The Fraternal Order of Eagles Diabetes Research Center released the following announcement today.
The Fraternal Order of Eagles Diabetes Research Center is pleased to announce the results of its tenth round of pilot and feasibility research grants. These grant awards fund innovative pilot projects by early career investigators who are entering the diabetes research field, or established investigators with innovative ideas that focus on a new direction in diabetes research. The goal of the program is to generate data that will enable awardees to compete for peer-reviewed national funding for projects that show exceptional promise.
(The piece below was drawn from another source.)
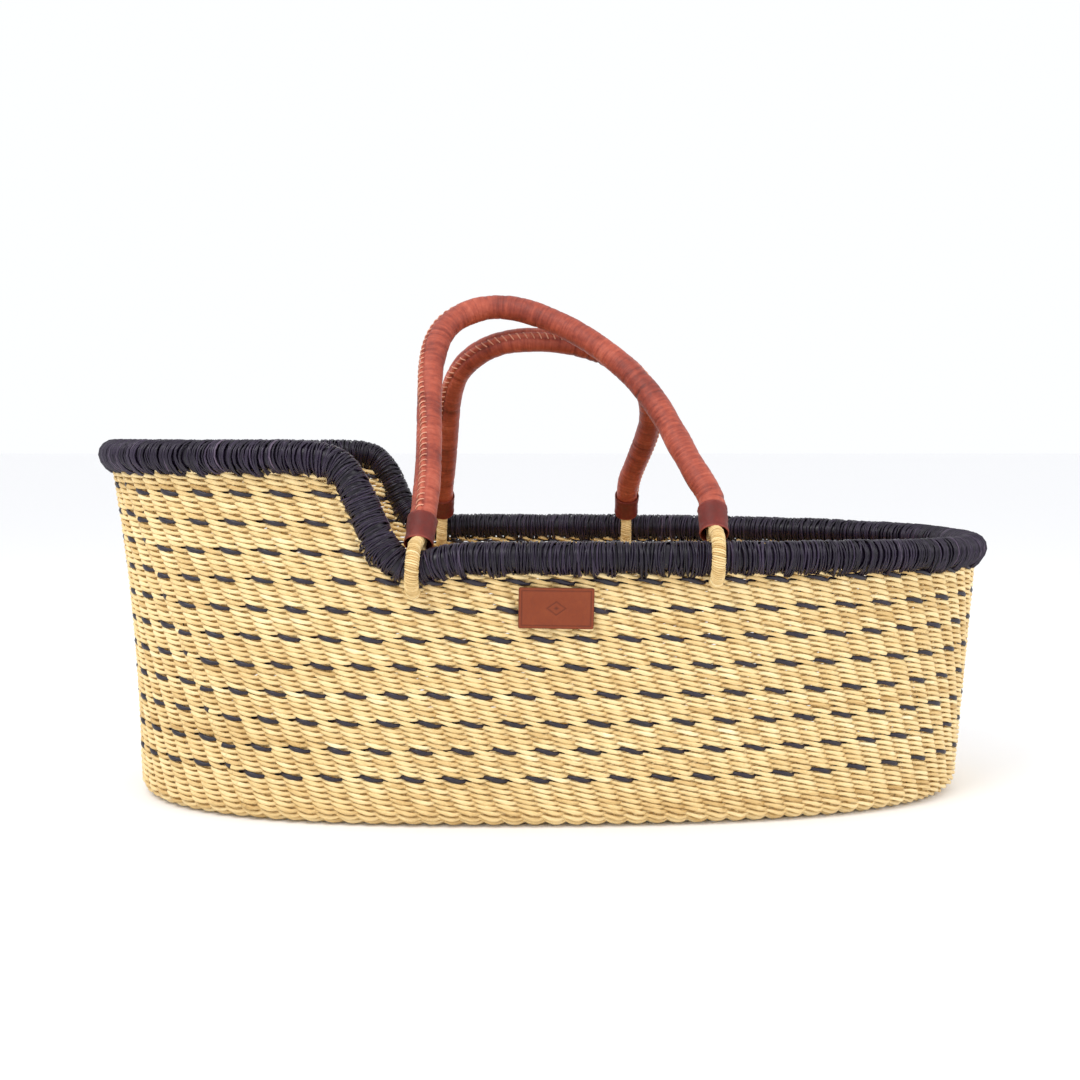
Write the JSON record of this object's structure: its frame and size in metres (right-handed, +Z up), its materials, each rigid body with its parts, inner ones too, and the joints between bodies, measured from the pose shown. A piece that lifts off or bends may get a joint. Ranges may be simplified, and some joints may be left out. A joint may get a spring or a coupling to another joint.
{
  "type": "moses basket",
  "caption": "Egg shaped twined grass baby basket with a raised head end, bound rim and two leather covered swing handles.",
  "frame": {"origin": "on the table under the middle of the basket's length and width", "axes": "+X towards the foot end, -X towards the raised head end, -Y the side with the label, +Z up"},
  "size_m": [0.8251, 0.4636, 0.4619],
  "materials": {
    "natural_weave": "dry twined elephant grass, light straw gold with soft sheen",
    "dyed_weave": "twined grass dyed navy, soft sheen",
    "stake_grass": "stiff bundled grass stakes, dull",
    "core_grass": "rough bundled grass core, hidden",
    "rim_grass": "navy dyed grass wrapped tightly, satin",
    "label_leather": "tan leather patch, smooth, blind pressed border",
    "handle_leather": "red brown goat leather, wrinkled, semi gloss",
    "lacing_leather": "red brown leather lace",
    "cuff_leather": "darker red leather cuffs, smooth",
    "loop_straw": "pale straw binding wound round a loop"
  },
  "bodies": {
    "basket": {"outer_weave": "natural_weave", "inner_weave": "natural_weave", "accent_course_01": "dyed_weave", "accent_course_02": "dyed_weave", "accent_course_03": "dyed_weave", "accent_course_04": "dyed_weave", "accent_course_05": "dyed_weave", "accent_course_06": "dyed_weave", "accent_course_07": "dyed_weave", "accent_course_08": "dyed_weave", "accent_course_09": "dyed_weave", "accent_course_10": "dyed_weave", "accent_course_11": "dyed_weave", "front_stakes": "stake_grass", "back_stakes": "stake_grass", "head_stakes": "stake_grass", "foot_stakes": "stake_grass", "base_cross_stakes": "stake_grass", "rim_core": "core_grass", "rim_binding": "rim_grass", "label_patch": "label_leather"},
    "front_handle": {"front_handle_core": "core_grass", "front_handle_sleeve": "handle_leather", "front_handle_lacing": "lacing_leather", "front_handle_left_cuff": "cuff_leather", "front_handle_right_cuff": "cuff_leather", "front_handle_left_loop": "loop_straw", "front_handle_right_loop": "loop_straw"},
    "back_handle": {"back_handle_core": "core_grass", "back_handle_sleeve": "handle_leather", "back_handle_lacing": "lacing_leather", "back_handle_left_cuff": "cuff_leather", "back_handle_right_cuff": "cuff_leather", "back_handle_left_loop": "loop_straw", "back_handle_right_loop": "loop_straw"}
  },
  "joints": [
    {"name": "front_handle_swing", "type": "hinge", "parent": "basket", "child": "front_handle", "pos_m": [0.016, -0.20193, 0.22541], "axis": [0.9988, 0.0347, 0.0332], "range_deg": [0, 150]},
    {"name": "back_handle_swing", "type": "hinge", "parent": "basket", "child": "back_handle", "pos_m": [-0.012, 0.2051, 0.23004], "axis": [-0.9998, 0.0174, 0.0024], "range_deg": [0, 150]}
  ]
}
A total of 21 researchers from across the UI campus submitted meritorious proposals that underwent a comprehensive and competitive two-stage review. Two applicants were selected to receive a catalyst award grant of $50,000 to support their research proposal, with the possibility for a second year of funding, for a total of $100,000 over a two-year period. Two applicants were selected to receive one-year seed grant awards of $5,000 each to support discreet research proposals to obtain data needed to generate essential preliminary data in a diabetes-related project to increase their competitiveness for subsequent extramural funding.
Catalyst Award Recipients
Young-Eun Cho, PhD, RN
Assistant Professor, College of Nursing
Project: Extracellular Vesicles in Breastmilk: A Mediator between Obese Mothers and Children
Breastmilk is beneficial to prevent childhood obesity. However, due to the increasing number of obese mothers, there is a concern whether breastfeeding is still reducing the risk of obesity when mothers are obese. In breastmilk, there are small genes called micro-RNAs encapsulated within vesicles, which could enter the gut of babies where micro-organisms reside and interact with the host. In this study, we will examine whether encapsulated micro-RNAs in the breastmilk of obese mothers affects the micro-organisms of infants, which may increase the risk of childhood obesity.
Thomas Rutkowski, PhD
Associate Professor of Anatomy and Cell Biology, Carver College of Medicine
Project: The role of TCA dependent NADPH production in ER homeostasis and susceptibility to NASH
Non-alcoholic steatohepatitis (NASH), or fatty liver with inflammation, is a major complication of obesity and diabetes, and is without effective treatment. Endoplasmic reticulum (ER) stress is known to aggravate NASH, and we have found that activity of the TCA cycle links metabolism to ER stress through the production of the redox molecule NADPH. The goal of this project is to test the role of NADPH production by the TCA cycle in conferring sensitivity to NASH. We expect this work will allow the link between obesity and ER stress to be severed, to prevent or treat NASH.
Seed Grant Recipients
Sukirth M. Ganesan, BDS, PhD
Assistant Professor, Department of Periodontics, College of Dentistry and Dental Clinics
Project: Salivary Metabolomic Signatures of Patients with Metabolic Syndrome
Metabolic syndrome (MetS) is an adverse consequence of obesity and increases the risk of Type 2 Diabetes. MetS affects more than one-third of the US adult population. Several criteria currently exist for the diagnosis of this global pandemic and the process of diagnosing is multifaceted and cumbersome. The goal of this project is to identify biomarkers for MetS in a readily available biofluid, saliva using metabolomics. We hypothesize that these novel biomarkers may lead to early detection and early interventions ultimately leading to better treatment outcomes in this large segment of the population.
Anna Stanhewicz, PhD
Assistant Professor, Dept. of Health and Human Physiology, College of Liberal Arts and Sciences
Project: Role of Oxidative Stress in Microvascular Dysfunction Following Gestational Diabetes
Women with a history of gestational diabetes are at a twofold greater risk for the development of cardiovascular disease following pregnancy. While this association between gestational diabetes and elevated lifetime cardiovascular disease risk is clear, and available evidence demonstrates a link between gestational diabetes and subclinical vascular dysfunction in the decade following pregnancy, the mechanisms mediating this persistent dysfunction remain unexamined. Therefore, this project will examine mechanisms of microvascular dysfunction, specifically the role of oxidative stress in this dysfunction, in otherwise healthy women with a recent history of gestational diabetes.